A word of caution when dealing with the front cover.watch closely where all you bolts come from some are longer than others, some shorter.
Also use anti seize when putting it back together, DO NOT overtighten them or you will strip them.
When you start to dismantle you will see why you want to use anti sieze when rebolting.they can be real stinkers when dismantling.. Don't forget a new gasket as well as that little hose that that goes to the thermostat housing from the water pump, its a good time to change that,i think they call it a intermediate hose?
good luck:thumb-up:
www.singingcamel.com (http://www.singingcamel.com)

Jim-ME
01-09-2008, 09:36 AM
Thanks Marc!
Jim

mfreeman
01-09-2008, 11:56 AM
Be sure to look a the condition of the pulley shaft where the old seal rides. In many cases the shaft has become worn where the seal rides. On worn pulley shafts that portion of the shaft is then a smaller diameter which is enough to allow oil to escape even with an new seal. Proper fix then is to either sleeve or weld and machine the shaft to proper diameter or fit a double-lip seal so at least one lip will hit the correct diameter portion of the shaft. The single lip seal is part # 18558 (Chicago Rawhide) about $4 from Motion Industires, I don't have the part # for the double lip seal.

ajones
01-09-2008, 05:07 PM
Jim
when I replaced mine I had a "series restoration manual" from the UK that was a color glossy job with pics of pulling a rover apart, but it had a good break down of the job and tapping the timing chain cover. I will see if I can find it and scan the relevant pages. I also dropped the oil pan, woodruff key went swimming, but gave me a good oportunity to clean the gunk out of it. I also had to replace my pulley b/c the shaft was groved. also be gentle with the timing chain cover as it is cast and not too robust.

NC Rover
01-09-2008, 05:46 PM
DO NOT overtighten them or you will strip them.
www.singingcamel.com (http://www.singingcamel.com)

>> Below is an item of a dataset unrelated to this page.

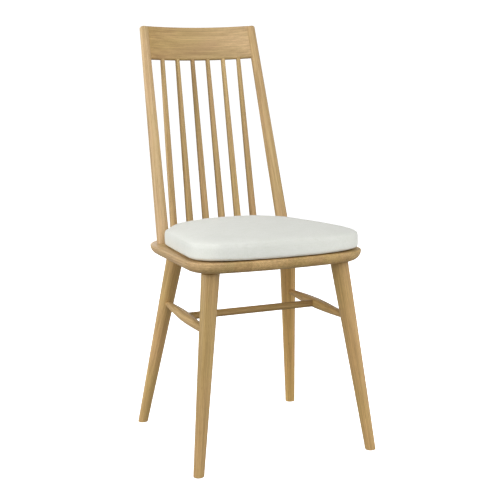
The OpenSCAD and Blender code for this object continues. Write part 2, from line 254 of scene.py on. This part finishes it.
def oak(name, grain, pith, tone=0.0, warmth=0.0, wander=1.0, drift=None):
    """Paints one member with oak: grain along its axis, cut at its own distance from the pith.

    drift is (axis, change per metre in red, green and blue): painted light, the colour grows paler
    along it.
    """
    material, t, surface = new_material("oak_" + name)
    coordinates = t.add("TexCoord")
    where = coordinates.outputs["Object"]
    facing = coordinates.outputs["Normal"]
    facing_end = t.math("ABSOLUTE", t.vector("DOT_PRODUCT", facing, tuple(grain)))
    turn = grain.rotation_difference(Vector((0, 0, 1)))
    centre = middle_of(name)
    moved = Vector(pith) - turn @ centre
    mapping = t.add("Mapping", vector_type="POINT")
    t.join(where, mapping.inputs["Vector"])
    mapping.inputs["Rotation"].default_value = turn.to_euler()
    mapping.inputs["Location"].default_value = moved
    wood = t.add("Group", node_tree=oak_tree)
    t.join(mapping.outputs[0], wood.inputs["Vector"])
    gain = ((1 + tone) * (1 + 0.02 * warmth), (1 + tone) * (1 - 0.02 * warmth),
            (1 + tone) * (1 - 0.13 * warmth))
    # painted light: the colour is made paler along the drift's axis
    if drift:
        axis, change = drift
        along = t.vector("DOT_PRODUCT", t.vector("SUBTRACT", where, tuple(centre)), axis)
        gain = t.vector("ADD", t.vector("MULTIPLY", t.combine(along), change), gain)
    t.feed(wood.inputs["Gain"], gain)
    wood.inputs["Straight"].default_value = wander
    t.join(t.math("POWER", facing_end, 3.0), wood.inputs["End grain"])
    t.join(wood.outputs["Color"], surface.inputs["Base Color"])
    t.join(wood.outputs["Roughness"], surface.inputs["Roughness"])
    relief = t.add("Bump")
    relief.inputs["Distance"].default_value = wood_relief
    relief.inputs["Strength"].default_value = 0.8
    t.join(wood.outputs["Height"], relief.inputs["Height"])
    t.join(relief.outputs[0], surface.inputs["Normal"])
    surface.inputs["Coat Weight"].default_value = 0.05
    surface.inputs["Coat Roughness"].default_value = 0.32
    surface.inputs["Specular IOR Level"].default_value = 0.38
    paint(nodes[name], material)


oak_tree = oak_group()
# painted light: the front legs are made paler towards the floor, standing in for light bounced up
# from the floor
legs_painted_floor_light = ((0.0, 0.0, -1.0), (0.30, 0.28, 0.26))
crest_painted_sheen_left = ((1.0, 0.0, 0.0), (0.75, 1.0, 1.9))  # painted highlight: the rail is made paler and greyer towards the sitter's left, a sheen painted into its colour
draw = random.Random(7)
front_to_back = Vector((0, 1, 0))
for board, (tone, warmth, pith) in seat_boards.items():
    side = draw.choice((-1, 1))
    oak(board, front_to_back, (side * 12 * MM, pith * MM, draw.uniform(1, 5)), tone, warmth)
for part, (tone, warmth) in turned_parts.items():
    angle = draw.uniform(0, 2 * math.pi)
    away = draw.uniform(35, 70) * MM
    pith = (away * math.cos(angle), away * math.sin(angle), draw.uniform(1, 5))
    drift = legs_painted_floor_light if part.startswith("leg_front") else None
    oak(part, grain_of(part), pith, tone, warmth, drift=drift)
oak("crest_rail", Vector((1, 0, 0)), (150 * MM, 60 * MM, 2.3), 0.03, -0.1, wander=0.3,
    drift=crest_painted_sheen_left)
oak("crest_dowels", front_to_back, (15 * MM, 4 * MM, 3.1), -0.18, 0.5)


# ---------------------------------------------------------------- cushion cloth
cloth_pale = (0.880, 0.890, 0.845)
cloth_shade = (0.760, 0.780, 0.705)
yarn = 0.9 * MM


def linen():
    """A plain weave of slubby off-white yarn, laid flat on the faces and round the band."""
    material, t, surface = new_material("cushion_linen")
    coordinates = t.add("TexCoord")
    where, facing = coordinates.outputs["Object"], coordinates.outputs["Normal"]
    split = t.add("SeparateXYZ")
    t.join(t.vector("ABSOLUTE", facing), split.inputs[0])
    place = t.add("SeparateXYZ")
    t.join(where, place.inputs[0])
    x, y, z = place.outputs
    flat = t.math("GREATER_THAN", split.outputs[2], 0.62)
    along_x = t.math("GREATER_THAN", split.outputs[1], split.outputs[0])
    side = t.math("SUBTRACT", 1.0, flat)

    def choose(factor, a, b):
        """a where factor is 0, b where it is 1"""
        return t.math("ADD", t.math("MULTIPLY", t.math("SUBTRACT", 1.0, factor), a),
                      t.math("MULTIPLY", factor, b))

    round_band = choose(along_x, y, x)
    warp = choose(side, x, round_band)
    weft = choose(side, y, z)
    wobble = t.noise(where, (260, 260, 260), 2, 0.5)
    wobble = t.math("MULTIPLY", t.math("SUBTRACT", wobble, 0.5), 2.2)

    def threads(u):
        phase = t.math("MULTIPLY_ADD", u, 2 * math.pi / (2 * yarn), wobble)
        return t.math("SINE", phase)

    over = t.math("MULTIPLY", threads(warp), threads(weft))
    weave = t.math("MULTIPLY_ADD", over, 0.5, 0.5)
    slub_a = t.noise(where, (900, 55, 900), 2, 0.6)
    slub_b = t.noise(where, (55, 900, 300), 2, 0.6)
    slub = t.math("MULTIPLY", t.math("ADD", slub_a, slub_b), 0.5)
    slub = t.ramp(slub, ((0.38, 0.0), (0.62, 1.0)))
    mottle = t.ramp(t.noise(where, (330, 330, 330), 3, 0.65), ((0.36, 0.0), (0.64, 1.0)))
    cloud = t.ramp(t.noise(where, (28, 28, 28), 2, 0.5), ((0.35, 0.0), (0.65, 1.0)))

    shade = t.math("MULTIPLY", weave, 0.24)
    shade = t.math("MULTIPLY_ADD", slub, 0.34, shade)
    shade = t.math("MULTIPLY_ADD", mottle, 0.26, shade)
    shade = t.math("MULTIPLY_ADD", cloud, 0.16, shade, clamp=True)
    t.join(t.mix(shade, cloth_shade, cloth_pale), surface.inputs["Base Color"])
    rough = t.math("MULTIPLY_ADD", mottle, 0.12, 0.80)
    t.join(rough, surface.inputs["Roughness"])
    height = t.math("MULTIPLY_ADD", slub, 0.55, t.math("MULTIPLY", weave, 0.6))
    relief = t.add("Bump")
    relief.inputs["Distance"].default_value = 0.45 * MM
    relief.inputs["Strength"].default_value = 0.55
    t.join(height, relief.inputs["Height"])
    t.join(relief.outputs[0], surface.inputs["Normal"])
    surface.inputs["Sheen Weight"].default_value = 0.25
    surface.inputs["Sheen Roughness"].default_value = 0.5
    surface.inputs["Specular IOR Level"].default_value = 0.2
    return material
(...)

Any idea what the torque specs are on those bolts?

Moose
01-10-2008, 06:26 PM
It wouldn't hurt to order an oil pan gasket too. The front of the sump seals on up against the bottom of the timing cover and removing the cover can tear the sump gasket. Ask me how I know.

And yes, while you have the cover off, modifly it by drilling out the rivits and tapping in screws, as others have advised. I just happen to have mine off so here is a pix of front seal. Sorry it hasn't been cleaned up yet.

Brett

Jim-ME
04-13-2008, 07:20 AM
Well, I'm taking the day off to finally replace the front seal. Do I absolutely have to remove the radiator? I hope not because the oill cooler will have to come out as well.
Jim

Tim Smith
04-14-2008, 01:58 PM
Well, I'm taking the day off to finally replace the front seal. Do I absolutely have to remove the radiator? I hope not because the oill cooler will have to come out as well.
Jim
Not sure why you need to pull the radiator. If you have long enough extensions, you could conceivably pull the front nut without getting under the truck. :p

Once the front pulley is off, you should have plenty of room for the little bolts.

Good luck!

Jim-ME
04-14-2008, 02:55 PM
Job done and I didn't even have to pull the front cover. I removed the starter dog with an impact wrench and a 42mm socket. After checking the rivets to make sure they were steel, I drilled them just deep enough to hit the mudshield. I used a punch to knock the rivets in and caught every one of them with one of those extendable pencil sized magnets. I put the new seal in and used self tapping screws coated with Hylomar to put the mudshield on and low and behold no leak. I did have to have a machine shop polish the pulley where the seal rides as speedi sleves weren't locally available in the size I needed; so I may have problems later on. Time will tell. Also had the Rover on a lift which made it easier to do. Well one leak down dozens more to go.